What this task involves -> Find the lines below that contain the word "Blender" and count them. Only the number should be given.

Records shown ->
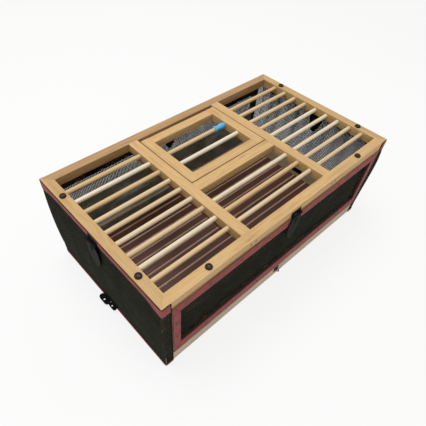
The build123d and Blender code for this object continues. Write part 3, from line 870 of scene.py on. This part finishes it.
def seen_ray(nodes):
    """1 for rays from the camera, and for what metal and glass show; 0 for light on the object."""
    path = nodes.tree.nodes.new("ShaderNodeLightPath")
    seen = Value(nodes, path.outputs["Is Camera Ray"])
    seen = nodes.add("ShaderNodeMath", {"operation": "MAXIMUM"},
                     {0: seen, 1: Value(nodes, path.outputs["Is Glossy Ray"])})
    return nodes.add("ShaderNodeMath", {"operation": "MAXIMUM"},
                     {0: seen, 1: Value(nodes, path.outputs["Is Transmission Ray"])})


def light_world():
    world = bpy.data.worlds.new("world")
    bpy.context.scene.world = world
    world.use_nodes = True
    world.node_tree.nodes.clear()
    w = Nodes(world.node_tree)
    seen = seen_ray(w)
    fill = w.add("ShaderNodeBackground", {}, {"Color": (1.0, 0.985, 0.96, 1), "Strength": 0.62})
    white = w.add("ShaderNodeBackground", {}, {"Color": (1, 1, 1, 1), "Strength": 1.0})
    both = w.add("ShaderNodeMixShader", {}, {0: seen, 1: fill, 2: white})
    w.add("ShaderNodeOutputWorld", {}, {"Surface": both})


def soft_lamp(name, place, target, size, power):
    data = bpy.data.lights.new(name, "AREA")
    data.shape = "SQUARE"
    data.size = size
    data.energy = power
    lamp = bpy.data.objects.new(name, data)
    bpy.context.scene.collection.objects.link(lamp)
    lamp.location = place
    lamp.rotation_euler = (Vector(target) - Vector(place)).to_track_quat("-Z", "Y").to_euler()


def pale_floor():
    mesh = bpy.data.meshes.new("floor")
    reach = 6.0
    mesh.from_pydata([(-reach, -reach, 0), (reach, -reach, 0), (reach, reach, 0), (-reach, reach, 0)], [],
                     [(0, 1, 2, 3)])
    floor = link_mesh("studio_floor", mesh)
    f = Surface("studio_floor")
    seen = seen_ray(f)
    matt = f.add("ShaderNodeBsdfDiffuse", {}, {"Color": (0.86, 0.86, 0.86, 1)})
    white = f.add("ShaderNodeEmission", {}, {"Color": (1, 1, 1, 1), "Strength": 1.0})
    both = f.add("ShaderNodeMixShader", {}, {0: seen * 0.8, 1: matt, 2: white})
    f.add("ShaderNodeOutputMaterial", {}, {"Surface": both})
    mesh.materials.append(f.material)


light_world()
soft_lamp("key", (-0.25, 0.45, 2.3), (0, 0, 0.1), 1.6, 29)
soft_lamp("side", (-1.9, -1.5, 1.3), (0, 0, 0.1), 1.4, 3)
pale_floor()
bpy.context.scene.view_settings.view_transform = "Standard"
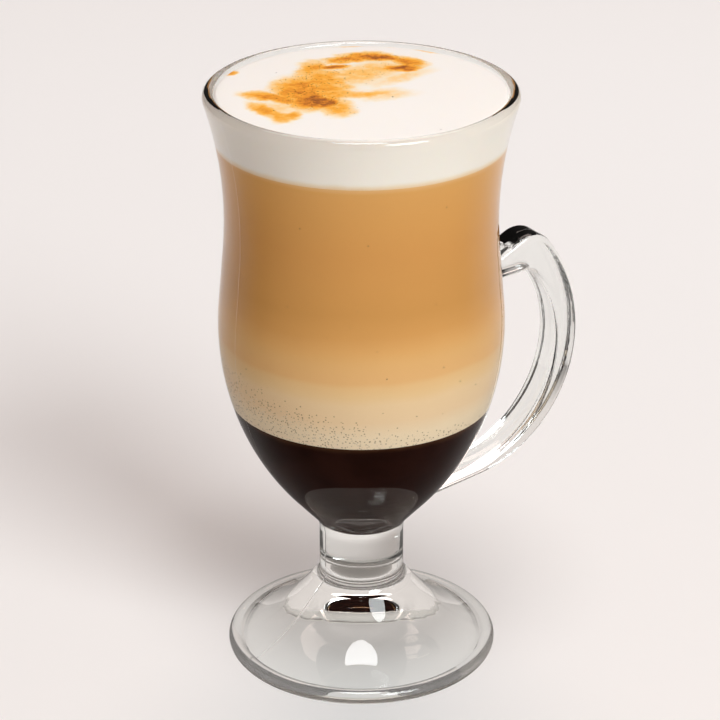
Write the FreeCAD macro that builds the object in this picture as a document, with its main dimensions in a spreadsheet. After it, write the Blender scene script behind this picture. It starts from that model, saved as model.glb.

Response -> 2